In diesem Wahljahr sind die Amerikaner also alles andere als mit sich im Reinen, sondern auf ganz »unamerikanische« Weise abgrundtief pessimistisch. Viele sind beispiellos übergelaunt – der Wutbürger ist keine deutsches Phänomen. Vor allem viele weiße Amerikaner, die Soziologen der unteren Mittel- und der Arbeiterschicht zuordnen würden, sind verbittert und voller Wut: auf das »Establishment«, die Politik in Washington, auf die sogenannte politische Korrektheit. Sie fühlen sich als Verlierer der großen sozialen und wirtschaftlichen Veränderungen; das Vertrauen in die Politik haben sie verloren, das politische System halten sie für durch und durch korrupt. Es ist diese Gemütsverfassung, die den Immobilienmilliardär Donald Trump bis zum finalen Kampf um das Weiße Haus getragen hat. Populismus und Protektionismus, Fremdenfeindlichkeit und Abschottung sind Elemente einer Agenda, die, gekleidet in eine Rhetorik der Vernichtung und der Verachtung, schon Trumps republikanische Vorwahlkonkurrenten überrollt hat.
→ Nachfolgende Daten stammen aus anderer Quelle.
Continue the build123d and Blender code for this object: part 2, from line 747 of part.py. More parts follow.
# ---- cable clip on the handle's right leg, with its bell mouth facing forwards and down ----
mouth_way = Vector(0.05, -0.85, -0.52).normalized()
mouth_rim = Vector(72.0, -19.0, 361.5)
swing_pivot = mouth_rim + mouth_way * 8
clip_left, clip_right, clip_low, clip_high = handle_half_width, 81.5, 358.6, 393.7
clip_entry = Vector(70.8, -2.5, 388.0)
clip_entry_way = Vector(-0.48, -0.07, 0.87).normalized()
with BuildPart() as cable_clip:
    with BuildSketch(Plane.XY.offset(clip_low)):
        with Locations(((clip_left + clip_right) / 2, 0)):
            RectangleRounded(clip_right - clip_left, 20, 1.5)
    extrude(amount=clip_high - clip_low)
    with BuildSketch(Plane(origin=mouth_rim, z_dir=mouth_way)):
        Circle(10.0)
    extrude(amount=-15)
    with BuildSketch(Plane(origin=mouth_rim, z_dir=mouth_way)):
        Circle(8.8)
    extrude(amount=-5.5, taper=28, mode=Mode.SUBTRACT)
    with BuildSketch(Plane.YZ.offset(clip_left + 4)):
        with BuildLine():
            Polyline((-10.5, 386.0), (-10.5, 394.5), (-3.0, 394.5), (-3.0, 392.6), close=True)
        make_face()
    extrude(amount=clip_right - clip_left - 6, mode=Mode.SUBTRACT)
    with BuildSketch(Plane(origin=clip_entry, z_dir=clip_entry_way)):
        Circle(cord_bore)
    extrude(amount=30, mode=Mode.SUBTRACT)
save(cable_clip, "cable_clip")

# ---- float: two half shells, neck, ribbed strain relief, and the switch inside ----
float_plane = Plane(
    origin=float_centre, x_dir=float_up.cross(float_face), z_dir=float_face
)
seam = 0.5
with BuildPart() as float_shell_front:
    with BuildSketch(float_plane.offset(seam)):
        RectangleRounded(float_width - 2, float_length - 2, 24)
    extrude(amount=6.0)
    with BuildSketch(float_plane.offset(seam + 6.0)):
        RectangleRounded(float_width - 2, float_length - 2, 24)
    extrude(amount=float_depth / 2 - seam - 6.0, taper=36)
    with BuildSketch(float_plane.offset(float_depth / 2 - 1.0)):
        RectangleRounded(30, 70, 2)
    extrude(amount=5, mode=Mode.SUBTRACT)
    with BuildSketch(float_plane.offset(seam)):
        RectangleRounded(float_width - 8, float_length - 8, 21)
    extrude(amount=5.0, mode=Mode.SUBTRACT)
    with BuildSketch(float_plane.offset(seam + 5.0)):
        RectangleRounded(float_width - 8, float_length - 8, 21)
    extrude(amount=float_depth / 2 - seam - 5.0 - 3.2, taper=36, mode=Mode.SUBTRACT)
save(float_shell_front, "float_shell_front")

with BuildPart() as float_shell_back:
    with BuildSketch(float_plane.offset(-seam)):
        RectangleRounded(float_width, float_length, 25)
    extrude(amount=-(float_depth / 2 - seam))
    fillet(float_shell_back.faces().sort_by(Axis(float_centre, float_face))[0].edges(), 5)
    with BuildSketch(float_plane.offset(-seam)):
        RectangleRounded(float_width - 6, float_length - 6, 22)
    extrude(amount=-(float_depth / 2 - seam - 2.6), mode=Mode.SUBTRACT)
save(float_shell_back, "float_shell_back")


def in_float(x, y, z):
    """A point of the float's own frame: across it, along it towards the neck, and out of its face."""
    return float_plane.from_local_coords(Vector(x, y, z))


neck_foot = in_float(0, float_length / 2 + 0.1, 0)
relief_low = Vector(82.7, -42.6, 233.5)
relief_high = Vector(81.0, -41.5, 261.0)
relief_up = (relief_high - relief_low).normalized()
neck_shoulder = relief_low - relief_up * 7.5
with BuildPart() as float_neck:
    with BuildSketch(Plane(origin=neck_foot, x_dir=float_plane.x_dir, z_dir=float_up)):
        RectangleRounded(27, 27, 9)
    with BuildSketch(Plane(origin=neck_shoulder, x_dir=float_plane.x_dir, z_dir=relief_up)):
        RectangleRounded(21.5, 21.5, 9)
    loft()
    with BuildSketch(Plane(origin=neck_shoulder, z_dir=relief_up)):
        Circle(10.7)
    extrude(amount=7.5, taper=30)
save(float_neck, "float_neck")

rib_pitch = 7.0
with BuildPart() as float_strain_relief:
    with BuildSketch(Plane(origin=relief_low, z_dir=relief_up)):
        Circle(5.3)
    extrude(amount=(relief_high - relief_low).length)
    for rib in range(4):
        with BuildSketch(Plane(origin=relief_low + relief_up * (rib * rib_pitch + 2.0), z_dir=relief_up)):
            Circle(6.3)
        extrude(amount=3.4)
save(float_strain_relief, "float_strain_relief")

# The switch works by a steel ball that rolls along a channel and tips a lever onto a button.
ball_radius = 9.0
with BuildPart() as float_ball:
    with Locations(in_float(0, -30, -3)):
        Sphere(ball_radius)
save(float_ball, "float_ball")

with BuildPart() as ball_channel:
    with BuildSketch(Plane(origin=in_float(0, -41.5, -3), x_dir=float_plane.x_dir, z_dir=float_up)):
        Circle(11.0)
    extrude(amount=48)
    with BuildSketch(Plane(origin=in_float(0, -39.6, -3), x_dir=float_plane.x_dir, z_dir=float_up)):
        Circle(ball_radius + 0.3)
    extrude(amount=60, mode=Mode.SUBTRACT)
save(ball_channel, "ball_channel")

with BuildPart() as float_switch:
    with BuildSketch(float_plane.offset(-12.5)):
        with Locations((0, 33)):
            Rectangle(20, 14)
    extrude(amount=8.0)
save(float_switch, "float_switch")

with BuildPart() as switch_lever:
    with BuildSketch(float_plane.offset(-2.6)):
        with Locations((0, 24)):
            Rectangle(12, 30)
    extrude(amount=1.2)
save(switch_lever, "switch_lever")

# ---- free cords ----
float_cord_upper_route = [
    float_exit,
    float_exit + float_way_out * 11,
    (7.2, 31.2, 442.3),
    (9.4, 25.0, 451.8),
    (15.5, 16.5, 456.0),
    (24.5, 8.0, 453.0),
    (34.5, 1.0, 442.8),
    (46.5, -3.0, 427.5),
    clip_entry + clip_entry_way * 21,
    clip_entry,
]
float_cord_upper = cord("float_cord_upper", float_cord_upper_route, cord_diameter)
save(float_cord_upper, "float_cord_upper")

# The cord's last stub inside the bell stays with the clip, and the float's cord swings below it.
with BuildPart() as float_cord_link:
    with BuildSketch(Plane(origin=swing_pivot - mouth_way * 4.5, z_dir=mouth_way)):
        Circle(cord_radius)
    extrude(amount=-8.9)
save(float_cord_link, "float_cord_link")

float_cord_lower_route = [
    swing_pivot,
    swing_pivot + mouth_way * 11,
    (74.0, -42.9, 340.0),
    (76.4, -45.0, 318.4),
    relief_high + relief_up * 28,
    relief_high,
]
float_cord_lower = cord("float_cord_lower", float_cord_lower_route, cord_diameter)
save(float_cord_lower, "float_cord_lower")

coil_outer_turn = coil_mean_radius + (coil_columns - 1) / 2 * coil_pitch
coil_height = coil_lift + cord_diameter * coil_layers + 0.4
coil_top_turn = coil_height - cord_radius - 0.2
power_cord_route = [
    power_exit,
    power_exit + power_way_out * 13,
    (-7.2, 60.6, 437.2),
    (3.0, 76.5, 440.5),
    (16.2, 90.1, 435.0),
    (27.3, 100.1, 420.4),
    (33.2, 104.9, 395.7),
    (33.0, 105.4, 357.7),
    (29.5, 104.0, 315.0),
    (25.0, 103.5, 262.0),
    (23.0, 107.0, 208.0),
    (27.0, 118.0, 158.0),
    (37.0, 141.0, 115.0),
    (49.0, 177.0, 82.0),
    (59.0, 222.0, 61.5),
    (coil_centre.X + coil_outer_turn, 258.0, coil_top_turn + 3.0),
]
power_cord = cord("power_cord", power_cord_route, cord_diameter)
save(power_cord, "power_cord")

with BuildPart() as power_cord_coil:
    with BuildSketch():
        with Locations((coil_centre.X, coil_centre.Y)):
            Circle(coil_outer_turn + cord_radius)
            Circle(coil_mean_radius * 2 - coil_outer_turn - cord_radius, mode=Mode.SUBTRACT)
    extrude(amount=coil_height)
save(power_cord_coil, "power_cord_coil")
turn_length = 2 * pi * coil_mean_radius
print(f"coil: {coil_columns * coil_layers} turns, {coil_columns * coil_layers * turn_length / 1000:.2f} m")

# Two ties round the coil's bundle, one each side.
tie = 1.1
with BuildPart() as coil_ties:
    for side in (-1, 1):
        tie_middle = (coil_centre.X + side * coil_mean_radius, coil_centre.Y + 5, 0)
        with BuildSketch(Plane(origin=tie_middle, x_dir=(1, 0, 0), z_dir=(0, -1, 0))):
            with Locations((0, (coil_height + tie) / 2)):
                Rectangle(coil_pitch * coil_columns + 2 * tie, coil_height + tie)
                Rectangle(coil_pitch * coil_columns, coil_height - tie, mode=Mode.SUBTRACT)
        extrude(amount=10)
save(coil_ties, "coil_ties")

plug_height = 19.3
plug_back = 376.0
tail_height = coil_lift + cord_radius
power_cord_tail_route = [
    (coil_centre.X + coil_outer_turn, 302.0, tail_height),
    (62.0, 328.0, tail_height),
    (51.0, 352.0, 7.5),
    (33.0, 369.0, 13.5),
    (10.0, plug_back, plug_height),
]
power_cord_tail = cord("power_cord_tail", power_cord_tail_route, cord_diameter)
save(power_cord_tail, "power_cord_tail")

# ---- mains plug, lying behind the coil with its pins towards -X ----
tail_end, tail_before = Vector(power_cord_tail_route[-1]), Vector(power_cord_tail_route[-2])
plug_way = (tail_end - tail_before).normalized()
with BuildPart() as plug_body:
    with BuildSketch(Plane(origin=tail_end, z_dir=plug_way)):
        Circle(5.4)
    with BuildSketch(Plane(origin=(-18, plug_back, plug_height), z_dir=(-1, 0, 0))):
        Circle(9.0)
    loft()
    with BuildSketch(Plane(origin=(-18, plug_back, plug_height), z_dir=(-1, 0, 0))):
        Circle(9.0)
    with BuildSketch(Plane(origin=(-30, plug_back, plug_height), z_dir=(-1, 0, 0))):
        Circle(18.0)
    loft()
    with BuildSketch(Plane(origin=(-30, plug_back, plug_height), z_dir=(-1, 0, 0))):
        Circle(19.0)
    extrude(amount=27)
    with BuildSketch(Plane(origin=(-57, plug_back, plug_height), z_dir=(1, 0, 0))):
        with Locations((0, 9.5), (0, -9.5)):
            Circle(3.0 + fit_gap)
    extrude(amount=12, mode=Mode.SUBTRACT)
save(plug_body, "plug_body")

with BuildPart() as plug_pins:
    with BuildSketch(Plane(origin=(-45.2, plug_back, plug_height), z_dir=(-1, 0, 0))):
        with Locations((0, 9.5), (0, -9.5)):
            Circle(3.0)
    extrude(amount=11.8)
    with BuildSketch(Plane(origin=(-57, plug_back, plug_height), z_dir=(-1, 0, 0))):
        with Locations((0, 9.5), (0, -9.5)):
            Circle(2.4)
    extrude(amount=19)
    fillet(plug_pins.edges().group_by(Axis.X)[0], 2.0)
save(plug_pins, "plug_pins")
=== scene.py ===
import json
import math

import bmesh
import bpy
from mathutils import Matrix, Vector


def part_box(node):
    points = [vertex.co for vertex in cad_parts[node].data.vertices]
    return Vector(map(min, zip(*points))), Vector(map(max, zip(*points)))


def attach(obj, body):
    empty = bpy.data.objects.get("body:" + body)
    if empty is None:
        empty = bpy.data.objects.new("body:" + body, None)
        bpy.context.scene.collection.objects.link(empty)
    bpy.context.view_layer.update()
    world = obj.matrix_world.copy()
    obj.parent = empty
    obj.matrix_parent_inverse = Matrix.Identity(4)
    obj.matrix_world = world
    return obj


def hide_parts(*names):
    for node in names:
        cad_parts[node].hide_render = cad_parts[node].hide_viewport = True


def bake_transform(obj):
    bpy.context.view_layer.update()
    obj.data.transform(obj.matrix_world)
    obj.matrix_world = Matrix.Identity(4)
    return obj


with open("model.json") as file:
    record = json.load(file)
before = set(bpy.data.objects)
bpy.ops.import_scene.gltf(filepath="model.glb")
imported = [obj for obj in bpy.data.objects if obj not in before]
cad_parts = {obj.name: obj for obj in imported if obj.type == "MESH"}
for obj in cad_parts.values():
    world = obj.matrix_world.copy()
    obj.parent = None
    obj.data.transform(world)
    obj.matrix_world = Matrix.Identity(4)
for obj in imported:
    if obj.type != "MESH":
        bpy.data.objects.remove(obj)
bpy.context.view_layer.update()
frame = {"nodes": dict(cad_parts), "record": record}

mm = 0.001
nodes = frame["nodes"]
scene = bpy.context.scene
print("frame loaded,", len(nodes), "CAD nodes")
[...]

Bemerkenswert, ja einzigartig an dieser Präsidentenwahl sind in der Tat die Unvorhersehbarkeit der Entwicklung, die Bösartigkeit des Duells und die naiven Einschätzungen der Kandidaten. Auch die Kandidatin der Demokraten, Hillary Clinton, tritt mit schwerem Gepäck an. Für unglaubwürdig, nicht authentisch und unehrlich halten viele Wähler die ehemalige Außenministerin und Senatorin, die als erste Frau von einer der großen Parteiendes Landes als Präsidentschaftskandidatin nominiert worden ist. Dieses Novum verdient zweifellos das Etikett »historisch«. Doch es verblasst gegen die große Skepsis, welche Clinton als vermeintlichem Symbol eines »korrupten Systems« entgegenschlägt. Sie profitiert freilich von dem Umstand, dass Donald Trump, der mit Mistgabeln bewaffnete Neonationalist, viele Wählergruppen gegen sich aufgebracht hat. Wer auch immer Barack Obama nachfolgen wird, der erbt eine zutiefst gespaltene Nation, deren Teile auseinanderstreben und sich nicht miteinander versöhnen lassen wollen.
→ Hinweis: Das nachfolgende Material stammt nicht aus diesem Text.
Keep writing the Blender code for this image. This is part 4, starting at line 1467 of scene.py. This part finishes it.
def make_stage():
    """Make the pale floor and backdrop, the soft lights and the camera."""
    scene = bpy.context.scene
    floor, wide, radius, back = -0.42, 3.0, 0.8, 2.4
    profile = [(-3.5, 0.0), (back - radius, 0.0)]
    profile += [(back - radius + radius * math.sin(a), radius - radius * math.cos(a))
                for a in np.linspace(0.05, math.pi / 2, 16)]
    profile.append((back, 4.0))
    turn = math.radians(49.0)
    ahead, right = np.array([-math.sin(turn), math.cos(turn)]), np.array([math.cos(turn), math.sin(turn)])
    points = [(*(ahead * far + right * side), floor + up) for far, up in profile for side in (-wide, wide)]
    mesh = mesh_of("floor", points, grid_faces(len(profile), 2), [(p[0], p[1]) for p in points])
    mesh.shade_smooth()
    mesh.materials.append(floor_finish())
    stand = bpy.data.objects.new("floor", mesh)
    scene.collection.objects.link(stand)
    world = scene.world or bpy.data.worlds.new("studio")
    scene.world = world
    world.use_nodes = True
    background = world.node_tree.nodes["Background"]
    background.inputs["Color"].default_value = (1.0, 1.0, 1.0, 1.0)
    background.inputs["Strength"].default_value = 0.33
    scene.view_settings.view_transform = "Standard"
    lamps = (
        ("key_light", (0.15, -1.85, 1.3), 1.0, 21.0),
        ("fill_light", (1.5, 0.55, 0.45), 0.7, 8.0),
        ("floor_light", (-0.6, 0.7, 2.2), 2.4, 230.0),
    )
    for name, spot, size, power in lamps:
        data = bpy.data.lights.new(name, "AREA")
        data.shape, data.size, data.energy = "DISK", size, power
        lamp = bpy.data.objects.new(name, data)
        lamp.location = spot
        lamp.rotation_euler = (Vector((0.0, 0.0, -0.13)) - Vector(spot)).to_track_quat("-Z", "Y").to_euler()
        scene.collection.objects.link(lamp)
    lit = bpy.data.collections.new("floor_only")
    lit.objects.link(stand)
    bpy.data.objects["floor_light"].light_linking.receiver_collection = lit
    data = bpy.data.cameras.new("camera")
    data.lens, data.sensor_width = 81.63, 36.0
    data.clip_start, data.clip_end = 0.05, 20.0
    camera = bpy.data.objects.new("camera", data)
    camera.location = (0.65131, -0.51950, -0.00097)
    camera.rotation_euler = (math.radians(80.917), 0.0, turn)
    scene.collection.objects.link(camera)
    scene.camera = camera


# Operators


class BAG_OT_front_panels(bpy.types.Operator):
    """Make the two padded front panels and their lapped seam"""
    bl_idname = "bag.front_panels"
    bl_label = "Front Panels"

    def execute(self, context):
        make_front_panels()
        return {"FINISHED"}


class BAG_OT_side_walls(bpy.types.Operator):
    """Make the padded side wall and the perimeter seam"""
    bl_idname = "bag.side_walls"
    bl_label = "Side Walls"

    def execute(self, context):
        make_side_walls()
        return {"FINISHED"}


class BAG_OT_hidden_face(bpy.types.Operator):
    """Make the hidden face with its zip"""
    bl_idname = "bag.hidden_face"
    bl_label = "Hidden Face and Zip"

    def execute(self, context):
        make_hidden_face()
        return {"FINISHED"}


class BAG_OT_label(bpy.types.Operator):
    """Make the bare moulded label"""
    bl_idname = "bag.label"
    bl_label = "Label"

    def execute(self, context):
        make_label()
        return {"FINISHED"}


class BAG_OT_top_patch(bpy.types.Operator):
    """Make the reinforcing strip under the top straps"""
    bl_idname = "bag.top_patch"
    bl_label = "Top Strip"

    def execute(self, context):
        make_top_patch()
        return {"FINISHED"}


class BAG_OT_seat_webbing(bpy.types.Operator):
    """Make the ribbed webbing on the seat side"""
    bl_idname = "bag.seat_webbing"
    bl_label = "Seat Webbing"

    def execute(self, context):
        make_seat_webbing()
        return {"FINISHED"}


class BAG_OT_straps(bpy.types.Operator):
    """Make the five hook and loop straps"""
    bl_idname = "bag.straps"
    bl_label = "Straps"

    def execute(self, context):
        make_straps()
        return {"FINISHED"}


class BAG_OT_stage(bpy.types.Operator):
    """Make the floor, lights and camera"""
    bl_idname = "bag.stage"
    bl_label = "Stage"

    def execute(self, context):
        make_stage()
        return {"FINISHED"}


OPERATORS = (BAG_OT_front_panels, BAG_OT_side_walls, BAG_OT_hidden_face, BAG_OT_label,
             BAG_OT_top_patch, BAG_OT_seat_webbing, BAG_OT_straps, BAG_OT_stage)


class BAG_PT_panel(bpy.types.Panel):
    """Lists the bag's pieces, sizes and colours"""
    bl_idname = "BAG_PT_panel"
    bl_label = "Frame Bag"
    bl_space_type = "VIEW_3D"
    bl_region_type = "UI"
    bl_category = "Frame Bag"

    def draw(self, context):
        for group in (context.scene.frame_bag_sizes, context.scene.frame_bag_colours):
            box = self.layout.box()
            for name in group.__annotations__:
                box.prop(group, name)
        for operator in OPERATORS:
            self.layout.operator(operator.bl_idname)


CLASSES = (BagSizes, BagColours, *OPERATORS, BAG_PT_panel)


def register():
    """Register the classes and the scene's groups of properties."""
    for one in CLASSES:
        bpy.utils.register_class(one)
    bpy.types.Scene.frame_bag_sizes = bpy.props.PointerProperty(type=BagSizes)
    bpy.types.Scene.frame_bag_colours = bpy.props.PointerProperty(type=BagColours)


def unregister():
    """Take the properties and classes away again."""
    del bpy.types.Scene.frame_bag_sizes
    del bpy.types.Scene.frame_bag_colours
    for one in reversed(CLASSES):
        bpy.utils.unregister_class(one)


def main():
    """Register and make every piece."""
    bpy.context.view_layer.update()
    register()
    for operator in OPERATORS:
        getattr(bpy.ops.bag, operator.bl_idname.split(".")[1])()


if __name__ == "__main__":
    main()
Dieses eBook widmet sich dieser »gespaltenen Nation«, einem Amerika, das sich seit Jahren im Dauerkrisenmodus befindet. Anhand von Beiträgen, die in der Frankfurter Allgemeinen Zeitung und in der Frankfurter Allgemeinen Sonntagszeitung erschienen sind, zeichnet es die historischen Gegensätze nach, sucht quasi nach dem übergreifend Trennenden in der amerikanischen Politik. Auf dieser Grundlage kommt ein aktuelles Bild zustande, das erklärt, warum sich die weiße Mittelschicht so bedrängt fühlt und warum Barack Obama nicht der Heiland war oder sein konnte, als den viele ihn 2008 sehen wollten. Das Buch fragt zudem im Kontext der Präsidentenwahl, wer tragfähige und attraktive Konzepte für die Zukunft eines Landes besitzt, das seiner traditionellen Rolle in der Welt überdrüssig geworden ist und im Innern fast verzweifelt nach Erneuerung strebt.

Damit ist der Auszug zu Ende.